◆ **Directions**: Extract every line below that contains the word "frame".

** START OF Dataset extract **

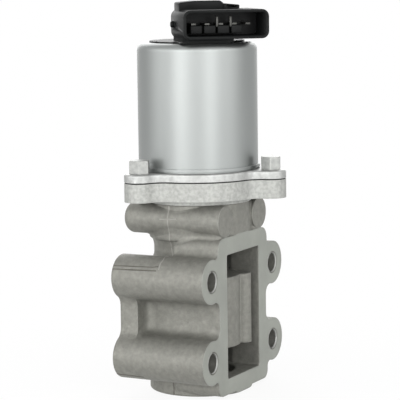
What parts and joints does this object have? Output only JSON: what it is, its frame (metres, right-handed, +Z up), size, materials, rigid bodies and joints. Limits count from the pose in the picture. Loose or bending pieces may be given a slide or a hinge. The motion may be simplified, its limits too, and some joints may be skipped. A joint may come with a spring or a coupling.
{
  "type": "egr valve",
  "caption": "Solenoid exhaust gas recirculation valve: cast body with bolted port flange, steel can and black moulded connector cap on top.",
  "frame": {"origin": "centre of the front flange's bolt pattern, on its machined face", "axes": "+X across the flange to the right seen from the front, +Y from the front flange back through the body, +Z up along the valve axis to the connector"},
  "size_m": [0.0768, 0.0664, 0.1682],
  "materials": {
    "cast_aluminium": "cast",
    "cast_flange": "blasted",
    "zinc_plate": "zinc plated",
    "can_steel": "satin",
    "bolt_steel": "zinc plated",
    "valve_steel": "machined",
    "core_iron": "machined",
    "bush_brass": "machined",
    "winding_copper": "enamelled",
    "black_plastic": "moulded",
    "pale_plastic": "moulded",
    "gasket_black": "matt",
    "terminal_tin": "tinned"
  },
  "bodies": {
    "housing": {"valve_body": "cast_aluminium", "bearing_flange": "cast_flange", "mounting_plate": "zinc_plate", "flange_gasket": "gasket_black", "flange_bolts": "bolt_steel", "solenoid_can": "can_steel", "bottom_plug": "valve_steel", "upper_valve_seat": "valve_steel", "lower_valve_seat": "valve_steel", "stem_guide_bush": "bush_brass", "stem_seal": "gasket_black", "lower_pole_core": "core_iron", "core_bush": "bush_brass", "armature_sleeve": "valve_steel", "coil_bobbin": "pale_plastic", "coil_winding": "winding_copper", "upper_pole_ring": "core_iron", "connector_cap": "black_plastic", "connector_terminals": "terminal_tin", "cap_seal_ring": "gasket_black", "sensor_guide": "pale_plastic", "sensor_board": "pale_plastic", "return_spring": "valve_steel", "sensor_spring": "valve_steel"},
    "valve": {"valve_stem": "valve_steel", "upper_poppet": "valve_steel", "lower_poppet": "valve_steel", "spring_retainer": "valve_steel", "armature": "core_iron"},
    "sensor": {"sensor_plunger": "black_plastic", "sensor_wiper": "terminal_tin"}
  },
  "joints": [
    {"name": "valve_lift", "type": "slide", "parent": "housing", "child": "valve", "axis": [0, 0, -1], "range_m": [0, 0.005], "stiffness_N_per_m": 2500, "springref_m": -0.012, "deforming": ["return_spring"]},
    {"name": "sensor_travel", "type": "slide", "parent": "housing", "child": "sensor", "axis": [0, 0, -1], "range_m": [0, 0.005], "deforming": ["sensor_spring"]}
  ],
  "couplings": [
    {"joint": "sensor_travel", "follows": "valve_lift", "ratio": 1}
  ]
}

** END OF Dataset extract **

◆ **Correct output**:
What parts and joints does this object have? Output only JSON: what it is, its frame (metres, right-handed, +Z up), size, materials, rigid bodies and joints. Limits count from the pose in the picture. Loose or bending pieces may be given a slide or a hinge. The motion may be simplified, its limits too, and some joints may be skipped. A joint may come with a spring or a coupling.
  "frame": {"origin": "centre of the front flange's bolt pattern, on its machined face", "axes": "+X across the flange to the right seen from the front, +Y from the front flange back through the body, +Z up along the valve axis to the connector"},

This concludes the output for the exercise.